I had no idea that there were plans to make a movie from Edgar Rice Burroughs’ Barsoom series.
Like many other grade-school boys, I read the science fiction fantasy novels such as The Princess of Mars and the Gods of Mars with gusto over thirty years ago. I have not seen a copy of any of them in that time, and if you had asked me prior to this year, I would have been able to give but faint recollections of the stories in the Burroughs classics.
But an odd thing happened during yesterday’s Super Bowl.
I was multi-tasking, as usual, watching the game with one eye while reading with the other and herding the proverbial cats which are our children with a rudimentary form of mind control when the first moments of a television ad caught my eye. In a split-second I processed an other-worldly battle scene, the chief warrior of which was tall and green with four arms and tusks. With only that brief data, I said to my wife “I think I read that –” when I was interrupted by the voice-over describing “John Carter of Mars” and completing my thought for me.

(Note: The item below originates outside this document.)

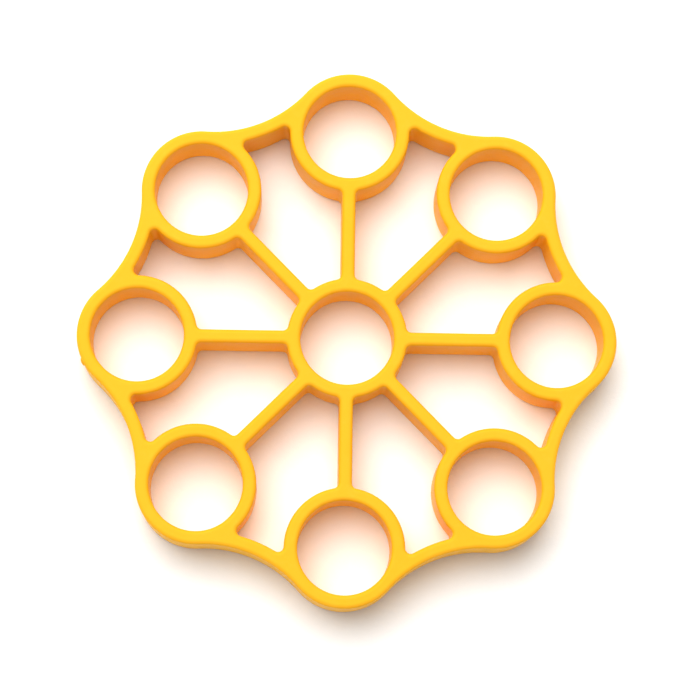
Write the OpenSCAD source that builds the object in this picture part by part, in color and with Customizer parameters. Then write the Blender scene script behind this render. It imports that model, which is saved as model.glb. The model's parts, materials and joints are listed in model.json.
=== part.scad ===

Strange. Strange that Burroughs’ description of his characters was so good and so impressive (in the sense of making an indelible impression) that thirty years after reading them I recognized them in the depictions that someone else made from them.
Odd, indeed. And full of import for ultimately recognizing things we’ve never seen. And reminiscent of C.S. Lewis’ suggestion that humans who believe in Jesus Christ and the afterlife feel a sort of nostalgia for heaven, even though we’ve never been…yet.